◆ Exercise: Please copy all the lines that follow, word for word.

☆ ☆ ☆ ☆ ☆ ☆ ☆

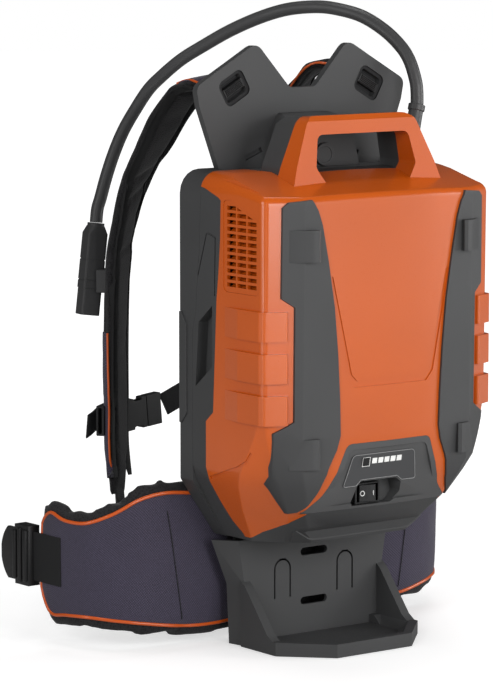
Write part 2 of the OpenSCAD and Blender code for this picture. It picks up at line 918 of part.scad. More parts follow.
module back_frame() {
    color("dimgray")
    difference() {
        intersection() {
            along_y(0, frame_y1)
                polygon(round_outline(frame_outline(), frame_rounds, 5));
            behind_border(-run_gap);
        }
        // tray open to the front, with ribs beside the yoke's blade
        difference() {
            along_y(-1, web_y)
                polygon(round_outline(inset_outline(frame_outline(), rim_w), frame_rounds, 5));
            along_y(frame_y0, web_y + 1) {
                for (s = [-1, 1])
                    translate([s * (blade_hw + run_gap + 2) - 2, 215])
                        square([4, rear_top - 72 - 215]);
                translate([0, 205])
                    square([far, 3], center = true);
            }
            screw_holes(frame_screw_at, 12, -10, web_y + 1);
        }
        // mouth for the yoke in the top rim
        along_y(-1, pocket_y)
            polygon([[-tail_hw(rear_top - 40), rear_top - 40], [tail_hw(rear_top - 40), rear_top - 40],
                [tail_hw(rear_top + 2), rear_top + 2], [-tail_hw(rear_top + 2), rear_top + 2]]);
        // seats of the bracket's tongues in the bottom rim
        for (s = [-1, 1])
            translate([s * 46 - 17 - seat_gap, tongue_y0 - seat_gap, body_z0 - 10])
                cube([34 + 2 * seat_gap, tongue_y1 - tongue_y0 + 2 * seat_gap, 50]);
        screw_holes(frame_screw_at, screw_d + 0.4, -10, frame_y1 + 1);
        screw_holes(frame_screw_at, 9, frame_y1 - 2.5, frame_y1 + 1);
        screw_holes(bracket_screw_at, screw_d + 0.4, web_y - 1, frame_y1 + 1);
        screw_holes(bracket_screw_at, 9, frame_y1 - 2.5, frame_y1 + 1);
        // slots of the hip belt and of the lower straps
        along_y(web_y - 1, frame_y1 + 1)
            for (s = [-1, 1]) {
                translate([s * 104, 165])
                    square([5, 44], center = true);
                translate([s * lower_x, lower_z])
                    square([web_w + 4, 6], center = true);
            }
        // air slots between the back ribs
        along_y(web_y - 1, frame_y1 + 1)
            for (z = [250:30:430])
                for (s = [-1, 1])
                    translate([s * 84, z])
                        square([38, 8], center = true);
        both_sides()
            translate([half_w - 2.6, frame_y0 + 9, 0])
                insert_form(seat_gap, 10);
    }
}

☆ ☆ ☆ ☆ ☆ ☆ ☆

◆ Task output:
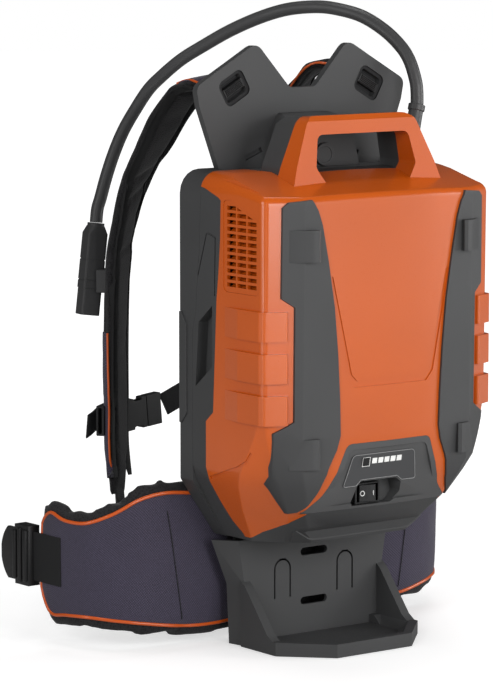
Write part 2 of the OpenSCAD and Blender code for this picture. It picks up at line 918 of part.scad. More parts follow.
module back_frame() {
    color("dimgray")
    difference() {
        intersection() {
            along_y(0, frame_y1)
                polygon(round_outline(frame_outline(), frame_rounds, 5));
            behind_border(-run_gap);
        }
        // tray open to the front, with ribs beside the yoke's blade
        difference() {
            along_y(-1, web_y)
                polygon(round_outline(inset_outline(frame_outline(), rim_w), frame_rounds, 5));
            along_y(frame_y0, web_y + 1) {
                for (s = [-1, 1])
                    translate([s * (blade_hw + run_gap + 2) - 2, 215])
                        square([4, rear_top - 72 - 215]);
                translate([0, 205])
                    square([far, 3], center = true);
            }
            screw_holes(frame_screw_at, 12, -10, web_y + 1);
        }
        // mouth for the yoke in the top rim
        along_y(-1, pocket_y)
            polygon([[-tail_hw(rear_top - 40), rear_top - 40], [tail_hw(rear_top - 40), rear_top - 40],
                [tail_hw(rear_top + 2), rear_top + 2], [-tail_hw(rear_top + 2), rear_top + 2]]);
        // seats of the bracket's tongues in the bottom rim
        for (s = [-1, 1])
            translate([s * 46 - 17 - seat_gap, tongue_y0 - seat_gap, body_z0 - 10])
                cube([34 + 2 * seat_gap, tongue_y1 - tongue_y0 + 2 * seat_gap, 50]);
        screw_holes(frame_screw_at, screw_d + 0.4, -10, frame_y1 + 1);
        screw_holes(frame_screw_at, 9, frame_y1 - 2.5, frame_y1 + 1);
        screw_holes(bracket_screw_at, screw_d + 0.4, web_y - 1, frame_y1 + 1);
        screw_holes(bracket_screw_at, 9, frame_y1 - 2.5, frame_y1 + 1);
        // slots of the hip belt and of the lower straps
        along_y(web_y - 1, frame_y1 + 1)
            for (s = [-1, 1]) {
                translate([s * 104, 165])
                    square([5, 44], center = true);
                translate([s * lower_x, lower_z])
                    square([web_w + 4, 6], center = true);
            }
        // air slots between the back ribs
        along_y(web_y - 1, frame_y1 + 1)
            for (z = [250:30:430])
                for (s = [-1, 1])
                    translate([s * 84, z])
                        square([38, 8], center = true);
        both_sides()
            translate([half_w - 2.6, frame_y0 + 9, 0])
                insert_form(seat_gap, 10);
    }
}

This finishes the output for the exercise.